An August 2020 Mercatus Center policy paper, “Price Transparency in Healthcare: Apply with Caution,” looked at problems created by government transparency mandates developed in foreign countries and clearly explained why many transparency mandates fail to deliver on a worthy goal. It discussed alternatives and other ways to provide the information consumers would want and use effectively.

In markets like health insurance, where the number of sellers can be small and barriers to new competitors is high, knowing the competitors’ pricing can lead to tacit collusion, encouraging sellers to raise prices.  One study cited by the report described how Denmark’s antitrust agency went after domestic concrete producers where two companies had 50 percent of total sales.  The agency published the prices of concrete from every domestic producer hoping to increase competition and lower costs, but the result was manufacturers had enough information to engage in tacit collusion and prices went up.

In healthcare, one of the most common elective procedures is an MRI scan.  The Mercatus paper reviewed a transparency effort undertaken by AMI Specialty Health, a health benefit management firm.  Since MRIs can range in price from $300 to $3000, there was a potential for real savings.  When a customer scheduled an appointment for an MRI and another local facility was available for at least $400 less, an AMI representative called the patient and gave them the option to change the appointment location, while sharing pricing and quality ratings information.  The program led to an average $220 reduction in overall price per scan, even though the patient did not pocket the savings.

Another example of successfully lowering costs occurred when employees had to put “more skin in the game.”  Safeway provided a high-deductible insurance plan in 2010 with a price comparison tool that showed the negotiated price and expected out-of-pocket costs.  Researchers tracked laboratory and diagnostic imaging testing costs, but it wasn’t until Safeway implemented reference pricing a year later, under which patients had to pay all additional costs above a certain amount, that the employees truly began to shop around for a less expensive lab or diagnostic test, eventually leading to prices going down across the sector.

The Mercatus paper concluded that if regulators are going to require insurers to disclose pricing information, it should be “only for services that are shoppable and homogenous, and only if the insurer can entice its customers to use the price tools available to them, whether through easily comprehensible bundled care structures or through reference pricing.”

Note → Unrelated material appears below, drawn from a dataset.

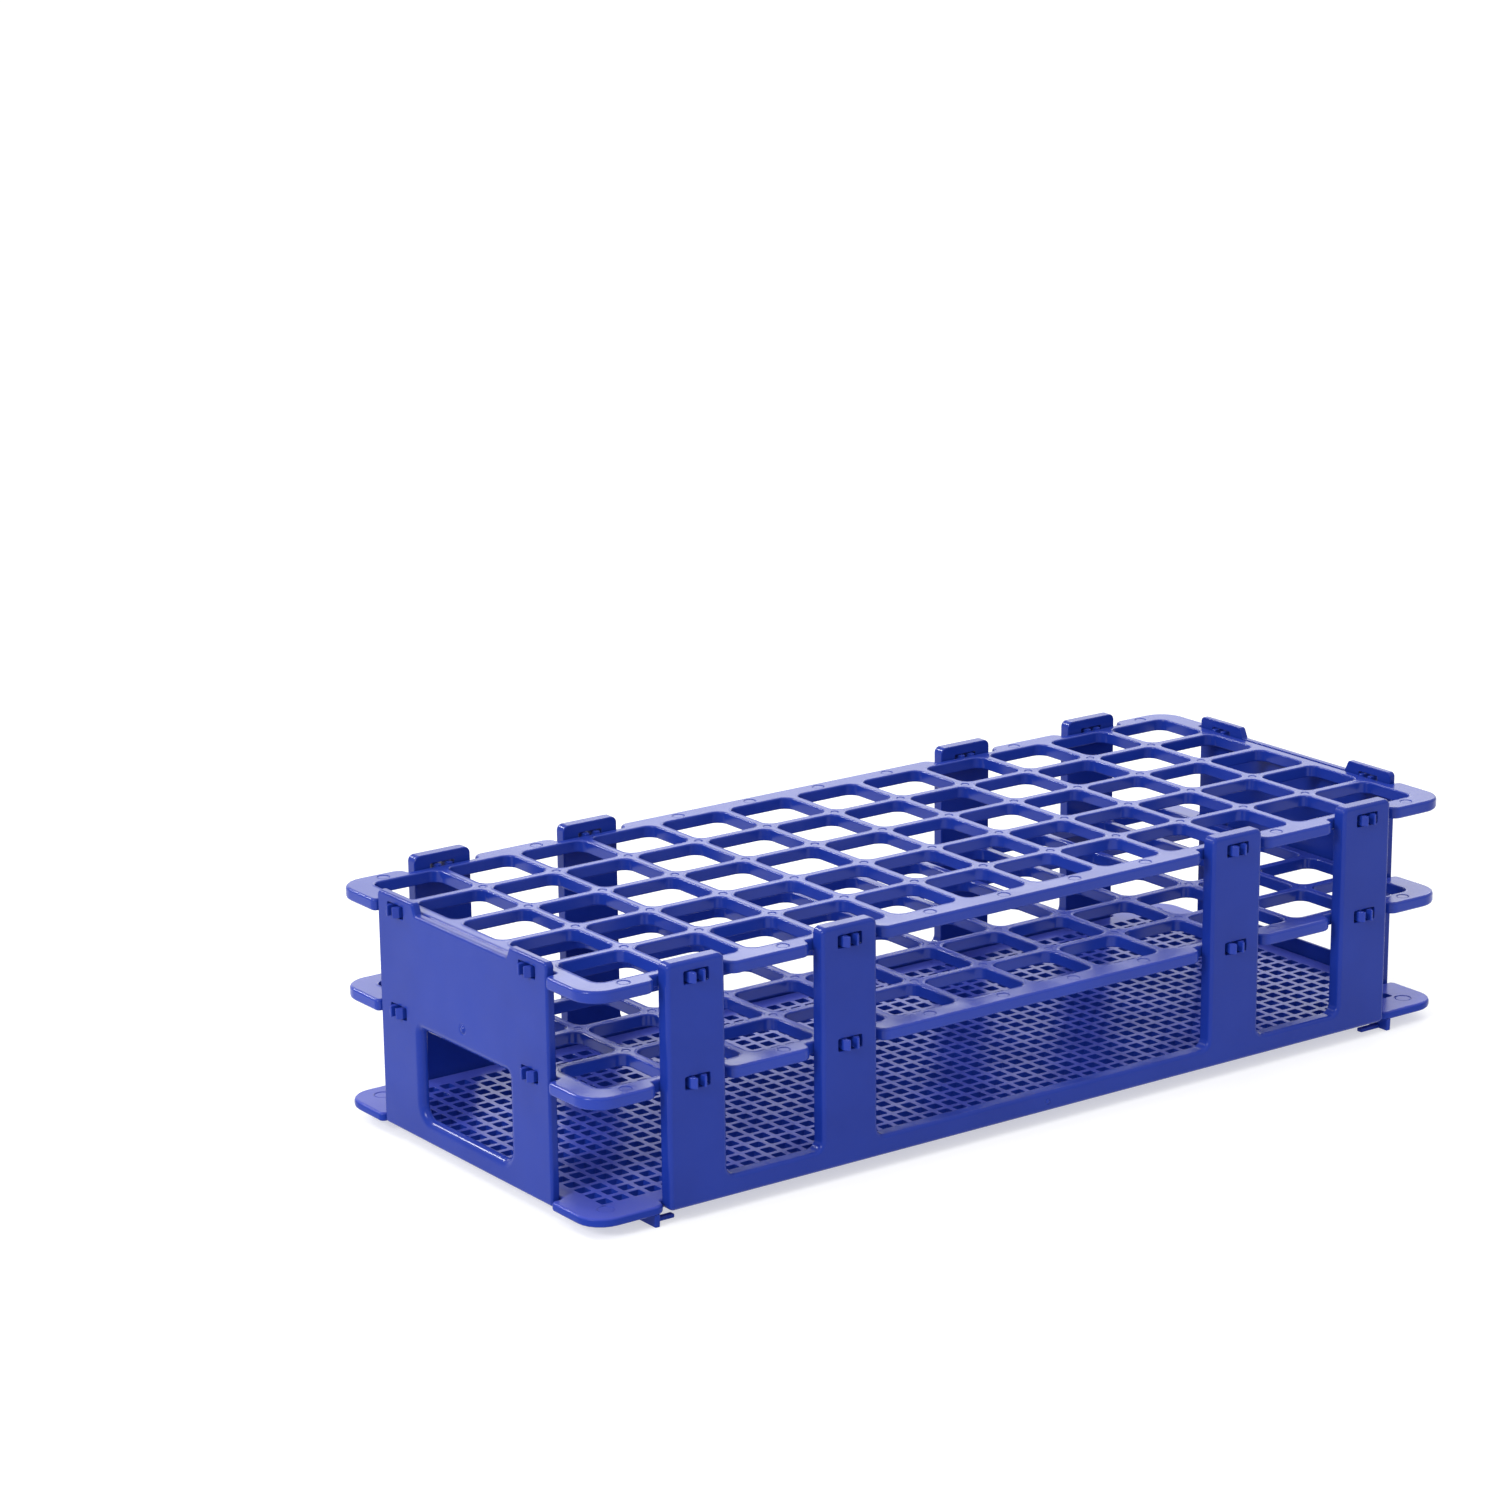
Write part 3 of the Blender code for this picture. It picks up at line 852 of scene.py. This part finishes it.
def studio():
    """White surroundings, brighter overhead than at the horizon, and soft boxes."""
    world = bpy.data.worlds.new("studio")
    world.use_nodes = True
    tree = world.node_tree
    sky = tree.nodes["Background"]
    sky.inputs["Color"].default_value = (1.0, 1.0, 1.0, 1.0)
    place = shader_node(tree, "TexCoord")
    split = shader_node(tree, "SeparateXYZ", (place.outputs["Generated"], "Vector"))
    limits = {"To_Min": SKY_HORIZON, "To_Max": SKY_ZENITH}
    rise = shader_node(tree, "MapRange", (split.outputs["Z"], "Value"), **limits)
    tree.links.new(rise.outputs["Result"], sky.inputs["Strength"])
    bpy.context.scene.world = world
    bpy.context.scene.view_settings.view_transform = "Standard"
    for name, (place, width, height, power) in SOFTBOXES.items():
        softbox(name, place, width, height, power)


def camera():
    """Camera in front of the rack, to the left of its long side and looking down on it."""
    data = bpy.data.cameras.new("camera")
    data.sensor_width = 36.0
    data.lens = CAMERA_LENS
    data.shift_y = CAMERA_SHIFT
    data.clip_start = 0.01
    data.clip_end = 50.0
    view = bpy.data.objects.new("camera", data)
    heading = Matrix.Rotation(-CAMERA_ROUND, 4, "Z")
    pitch = Matrix.Rotation(pi / 2 - CAMERA_DOWN, 4, "X")
    roll = Matrix.Rotation(CAMERA_ROLL, 4, "Z")
    view.matrix_world = Matrix.Translation(CAMERA_PLACE) @ heading @ pitch @ roll
    bpy.context.collection.objects.link(view)
    bpy.context.scene.camera = view


def dress(piece, node):
    """Hangs a piece on the root body and hides the moulding that it stands for."""
    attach(piece, "root")
    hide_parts(node)


def main():
    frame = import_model()
    at = read_frame(frame)
    for node, level in (("top_tray", at["top"]), ("middle_tray", at["middle"])):
        dress(tube_tray(node + "_moulding", level, at, blue_plastic(node)), node)
    dress(floor_tray("bottom_tray_moulding", at, blue_plastic("bottom_tray")), "bottom_tray")
    for node, side in (("front_panel", -1), ("back_panel", 1)):
        dress(side_panel(node + "_moulding", side, at, blue_plastic(node)), node)
    for node, side in (("left_end_panel", -1), ("right_end_panel", 1)):
        dress(end_panel(node + "_moulding", side, at, blue_plastic(node)), node)
    stage_floor()
    studio()
    camera()


main()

The best way to encourage a true market in healthcare is not with heavy-handed transparency requirements like the proposed rule, but rather to encourage the use of more health savings accounts where consumers would have more direct spending power or “skin in the game,” be incentivized to shop for pre-planned, routine medical care, and be encouraged to question their physician if a certain procedure is necessary to improve their health.  HSAs, coupled with high deductible healthcare plans that would cover unexpected, catastrophic events when there is little to no time to shop, will also increase transparency in healthcare because providers will want these consumers to spend their healthcare dollars with them.  It would encourage the development of more consumer-friendly “Consumer Reports” healthcare rating tools.  It does not appear that the CMS rule will achieve this objective.